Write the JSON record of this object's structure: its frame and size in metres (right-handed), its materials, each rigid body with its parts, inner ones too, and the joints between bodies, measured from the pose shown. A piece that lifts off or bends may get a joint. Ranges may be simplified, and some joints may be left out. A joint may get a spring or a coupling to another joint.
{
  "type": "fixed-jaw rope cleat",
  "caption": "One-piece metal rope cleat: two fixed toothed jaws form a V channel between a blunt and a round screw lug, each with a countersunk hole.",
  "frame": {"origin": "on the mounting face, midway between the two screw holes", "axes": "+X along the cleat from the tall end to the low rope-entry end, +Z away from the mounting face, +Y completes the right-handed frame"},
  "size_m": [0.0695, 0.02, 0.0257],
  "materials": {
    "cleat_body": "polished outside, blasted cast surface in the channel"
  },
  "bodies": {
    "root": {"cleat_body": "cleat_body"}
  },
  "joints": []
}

*Written request*. Write out all the data again, exactly as it appears.

*Expected answer*.
Write the JSON record of this object's structure: its frame and size in metres (right-handed), its materials, each rigid body with its parts, inner ones too, and the joints between bodies, measured from the pose shown. A piece that lifts off or bends may get a joint. Ranges may be simplified, and some joints may be left out. A joint may get a spring or a coupling to another joint.
{
  "type": "fixed-jaw rope cleat",
  "caption": "One-piece metal rope cleat: two fixed toothed jaws form a V channel between a blunt and a round screw lug, each with a countersunk hole.",
  "frame": {"origin": "on the mounting face, midway between the two screw holes", "axes": "+X along the cleat from the tall end to the low rope-entry end, +Z away from the mounting face, +Y completes the right-handed frame"},
  "size_m": [0.0695, 0.02, 0.0257],
  "materials": {
    "cleat_body": "polished outside, blasted cast surface in the channel"
  },
  "bodies": {
    "root": {"cleat_body": "cleat_body"}
  },
  "joints": []
}